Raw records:

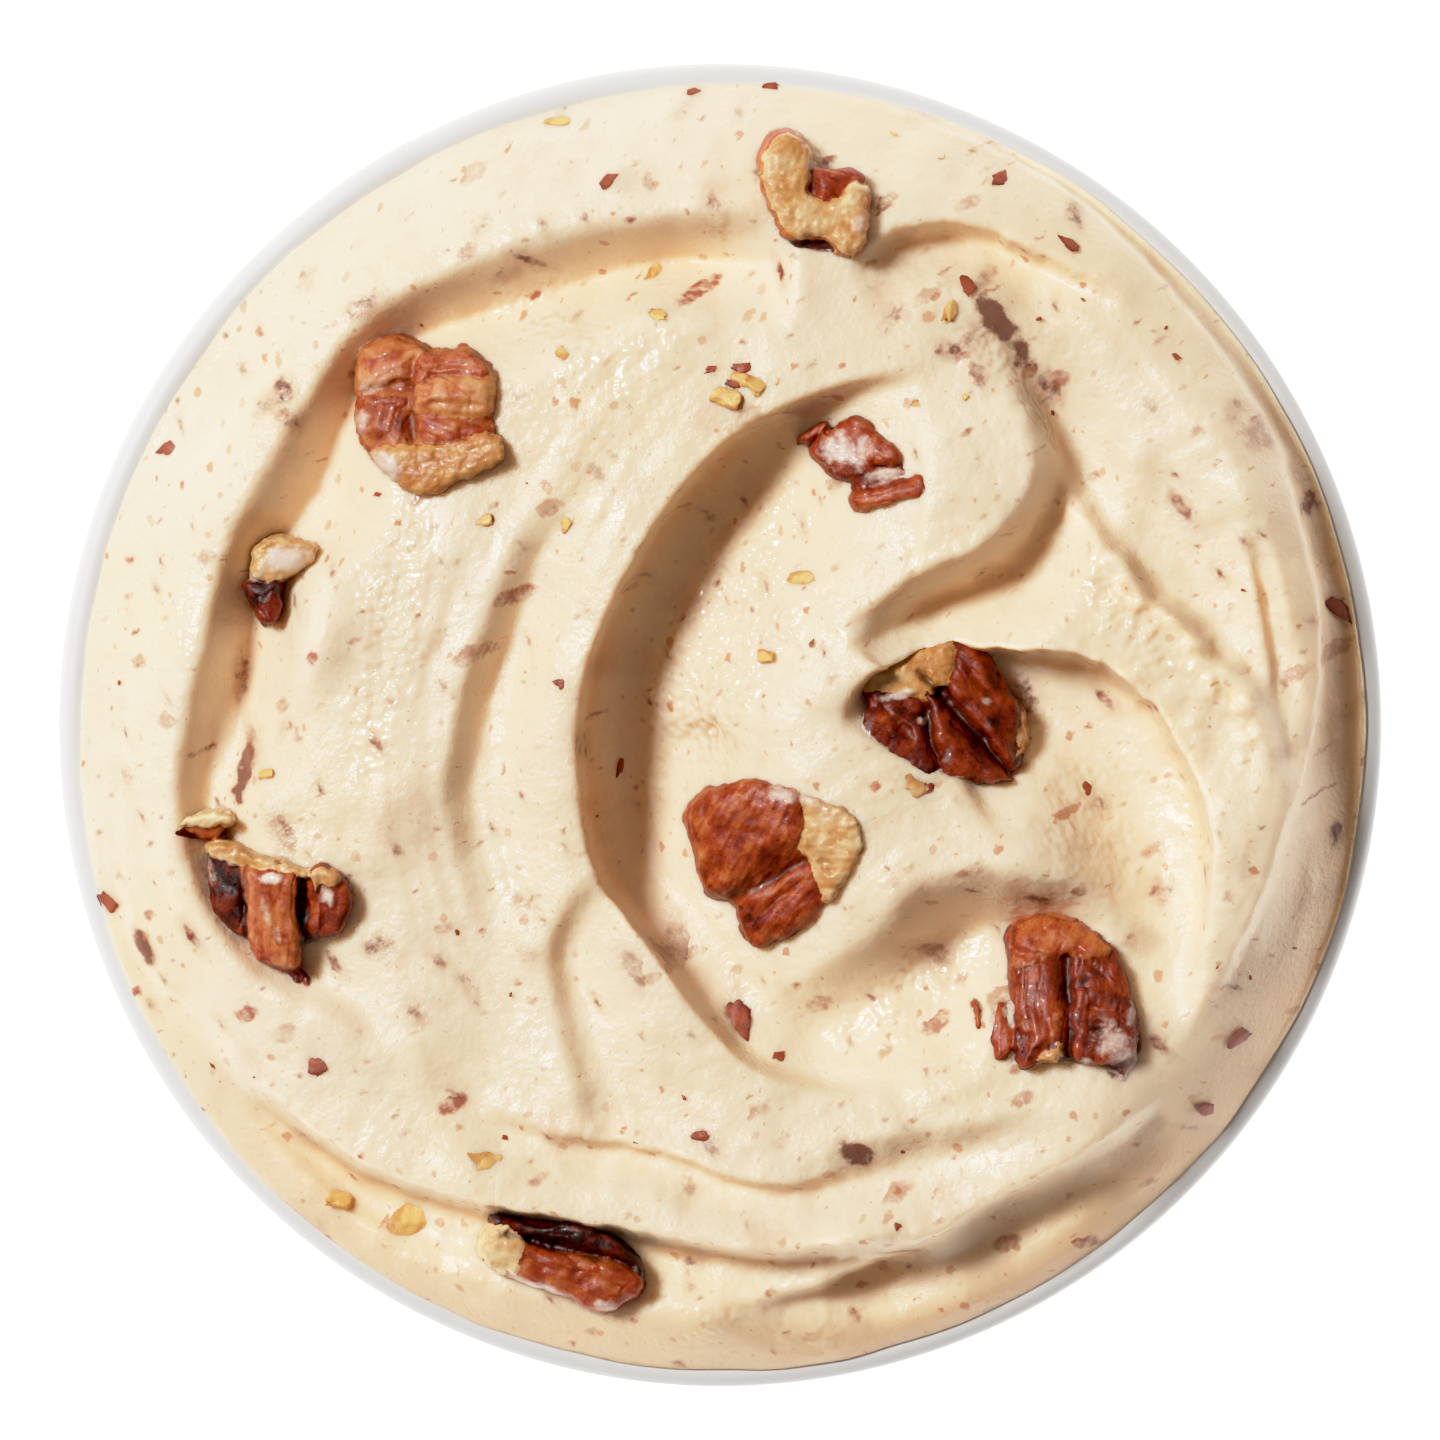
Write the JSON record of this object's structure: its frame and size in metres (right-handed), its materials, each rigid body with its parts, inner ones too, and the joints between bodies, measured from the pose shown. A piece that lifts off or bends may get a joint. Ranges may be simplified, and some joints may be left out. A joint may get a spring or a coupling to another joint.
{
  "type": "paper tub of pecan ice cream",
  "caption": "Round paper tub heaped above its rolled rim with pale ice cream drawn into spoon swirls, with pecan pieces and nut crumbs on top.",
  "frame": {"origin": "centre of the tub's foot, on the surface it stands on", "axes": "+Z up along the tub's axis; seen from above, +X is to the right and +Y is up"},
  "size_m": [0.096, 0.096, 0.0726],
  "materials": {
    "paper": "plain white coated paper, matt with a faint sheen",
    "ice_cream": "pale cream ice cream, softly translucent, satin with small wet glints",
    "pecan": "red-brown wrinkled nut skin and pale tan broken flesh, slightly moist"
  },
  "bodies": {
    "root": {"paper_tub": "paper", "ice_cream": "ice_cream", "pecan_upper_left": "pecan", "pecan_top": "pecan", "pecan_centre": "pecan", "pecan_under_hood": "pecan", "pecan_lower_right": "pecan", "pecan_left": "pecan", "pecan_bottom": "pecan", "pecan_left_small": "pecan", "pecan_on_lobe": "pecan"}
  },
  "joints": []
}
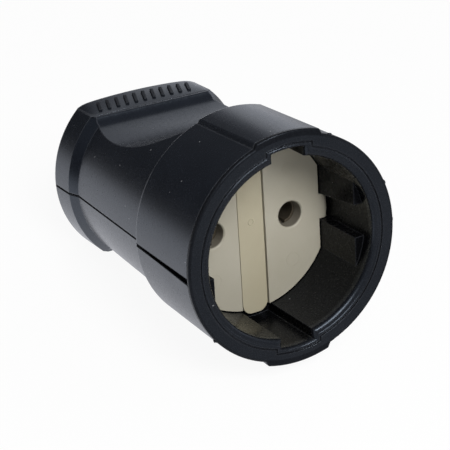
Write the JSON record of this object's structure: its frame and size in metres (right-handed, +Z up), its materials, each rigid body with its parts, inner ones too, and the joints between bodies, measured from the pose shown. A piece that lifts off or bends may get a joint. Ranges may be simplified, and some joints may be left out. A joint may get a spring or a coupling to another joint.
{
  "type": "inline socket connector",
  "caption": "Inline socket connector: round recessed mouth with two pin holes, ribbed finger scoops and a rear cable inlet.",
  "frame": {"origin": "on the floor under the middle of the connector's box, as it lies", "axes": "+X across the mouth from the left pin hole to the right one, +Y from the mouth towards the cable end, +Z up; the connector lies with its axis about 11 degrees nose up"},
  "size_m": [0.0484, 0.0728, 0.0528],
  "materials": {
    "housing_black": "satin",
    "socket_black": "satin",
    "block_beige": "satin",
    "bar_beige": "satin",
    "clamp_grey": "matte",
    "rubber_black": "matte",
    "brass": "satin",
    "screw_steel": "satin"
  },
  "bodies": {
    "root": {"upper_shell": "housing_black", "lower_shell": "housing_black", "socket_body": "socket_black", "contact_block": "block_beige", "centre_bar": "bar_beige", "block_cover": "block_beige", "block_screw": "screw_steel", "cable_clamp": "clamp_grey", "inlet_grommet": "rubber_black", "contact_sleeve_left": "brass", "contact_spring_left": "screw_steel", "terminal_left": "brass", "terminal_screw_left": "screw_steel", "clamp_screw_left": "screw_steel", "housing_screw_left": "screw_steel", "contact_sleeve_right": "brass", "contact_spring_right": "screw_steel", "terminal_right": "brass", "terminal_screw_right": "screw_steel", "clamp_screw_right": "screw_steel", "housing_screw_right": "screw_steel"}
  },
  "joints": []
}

■ Goal: Write out the records shown above, exactly as they appear.

■ Written response:
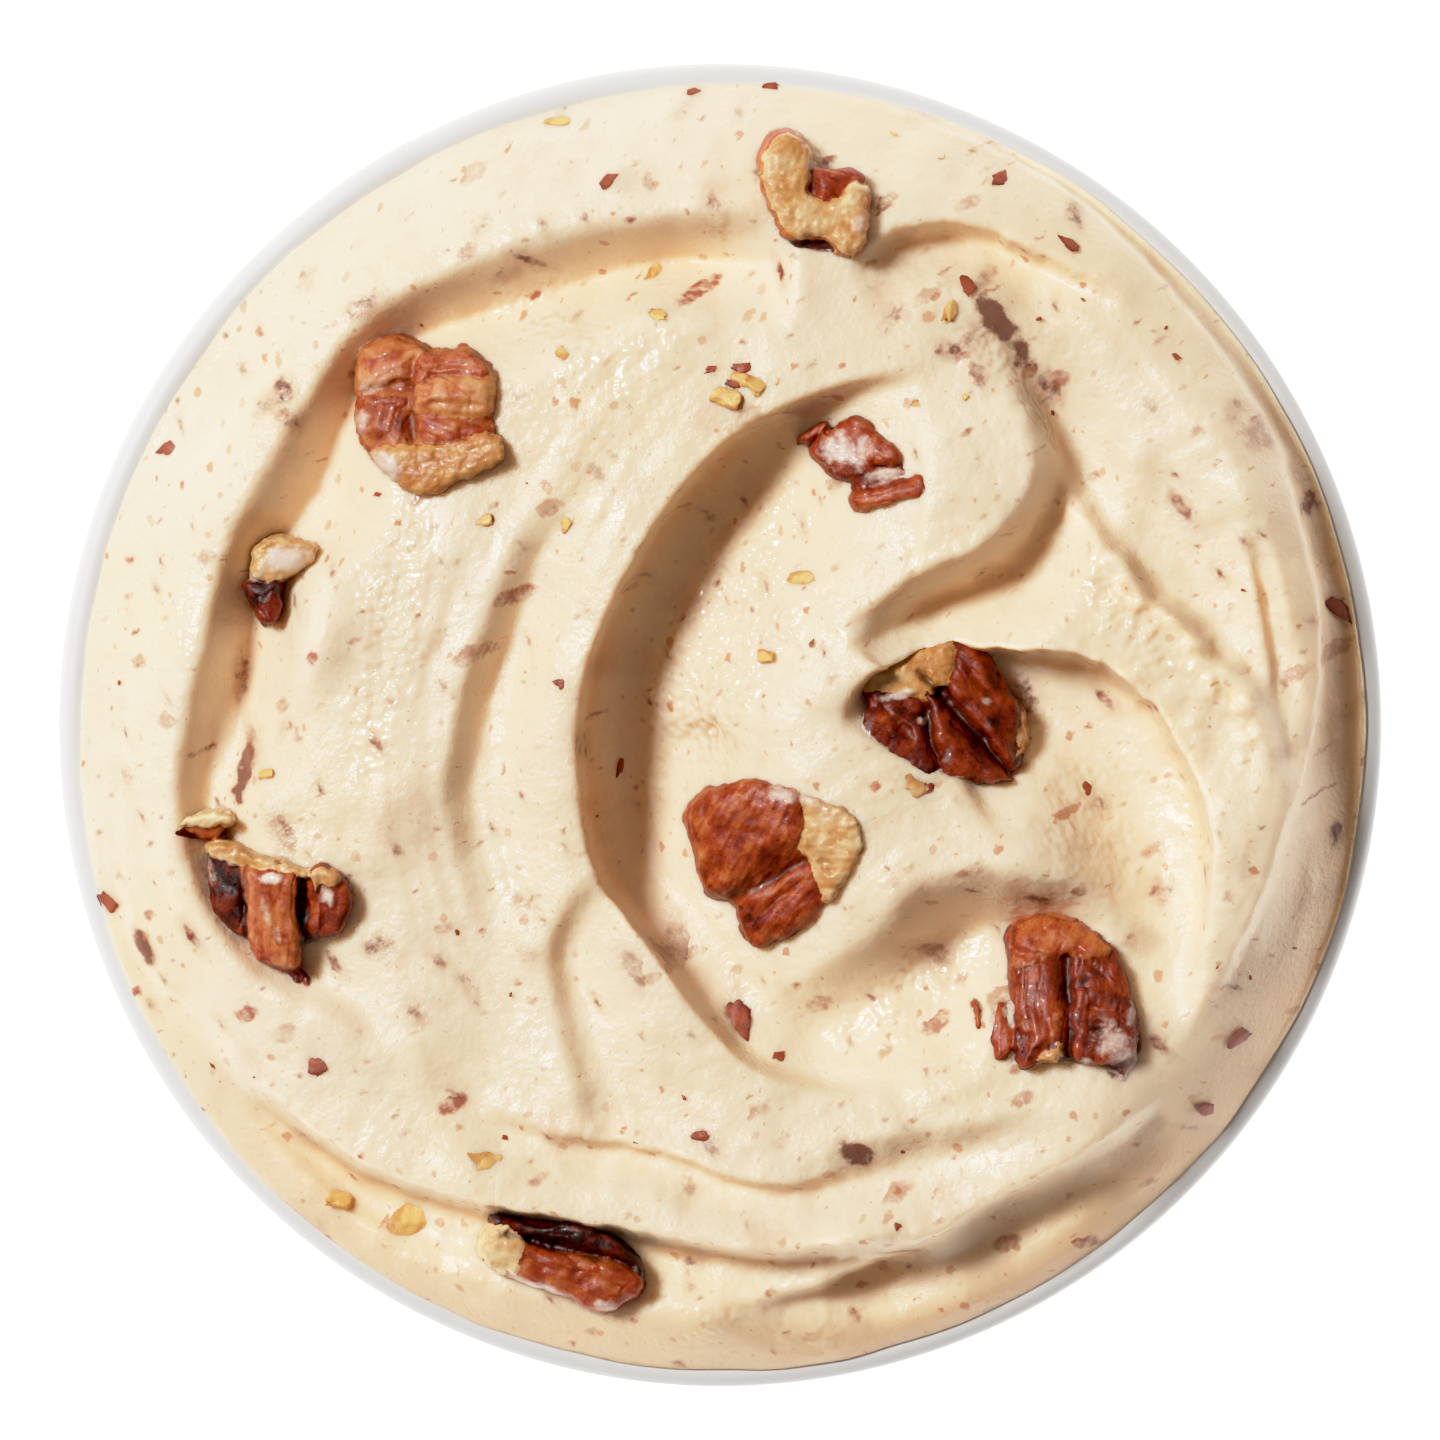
Write the JSON record of this object's structure: its frame and size in metres (right-handed), its materials, each rigid body with its parts, inner ones too, and the joints between bodies, measured from the pose shown. A piece that lifts off or bends may get a joint. Ranges may be simplified, and some joints may be left out. A joint may get a spring or a coupling to another joint.
{
  "type": "paper tub of pecan ice cream",
  "caption": "Round paper tub heaped above its rolled rim with pale ice cream drawn into spoon swirls, with pecan pieces and nut crumbs on top.",
  "frame": {"origin": "centre of the tub's foot, on the surface it stands on", "axes": "+Z up along the tub's axis; seen from above, +X is to the right and +Y is up"},
  "size_m": [0.096, 0.096, 0.0726],
  "materials": {
    "paper": "plain white coated paper, matt with a faint sheen",
    "ice_cream": "pale cream ice cream, softly translucent, satin with small wet glints",
    "pecan": "red-brown wrinkled nut skin and pale tan broken flesh, slightly moist"
  },
  "bodies": {
    "root": {"paper_tub": "paper", "ice_cream": "ice_cream", "pecan_upper_left": "pecan", "pecan_top": "pecan", "pecan_centre": "pecan", "pecan_under_hood": "pecan", "pecan_lower_right": "pecan", "pecan_left": "pecan", "pecan_bottom": "pecan", "pecan_left_small": "pecan", "pecan_on_lobe": "pecan"}
  },
  "joints": []
}
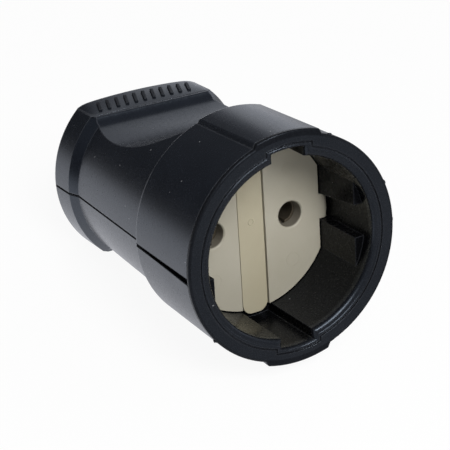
Write the JSON record of this object's structure: its frame and size in metres (right-handed, +Z up), its materials, each rigid body with its parts, inner ones too, and the joints between bodies, measured from the pose shown. A piece that lifts off or bends may get a joint. Ranges may be simplified, and some joints may be left out. A joint may get a spring or a coupling to another joint.
{
  "type": "inline socket connector",
  "caption": "Inline socket connector: round recessed mouth with two pin holes, ribbed finger scoops and a rear cable inlet.",
  "frame": {"origin": "on the floor under the middle of the connector's box, as it lies", "axes": "+X across the mouth from the left pin hole to the right one, +Y from the mouth towards the cable end, +Z up; the connector lies with its axis about 11 degrees nose up"},
  "size_m": [0.0484, 0.0728, 0.0528],
  "materials": {
    "housing_black": "satin",
    "socket_black": "satin",
    "block_beige": "satin",
    "bar_beige": "satin",
    "clamp_grey": "matte",
    "rubber_black": "matte",
    "brass": "satin",
    "screw_steel": "satin"
  },
  "bodies": {
    "root": {"upper_shell": "housing_black", "lower_shell": "housing_black", "socket_body": "socket_black", "contact_block": "block_beige", "centre_bar": "bar_beige", "block_cover": "block_beige", "block_screw": "screw_steel", "cable_clamp": "clamp_grey", "inlet_grommet": "rubber_black", "contact_sleeve_left": "brass", "contact_spring_left": "screw_steel", "terminal_left": "brass", "terminal_screw_left": "screw_steel", "clamp_screw_left": "screw_steel", "housing_screw_left": "screw_steel", "contact_sleeve_right": "brass", "contact_spring_right": "screw_steel", "terminal_right": "brass", "terminal_screw_right": "screw_steel", "clamp_screw_right": "screw_steel", "housing_screw_right": "screw_steel"}
  },
  "joints": []
}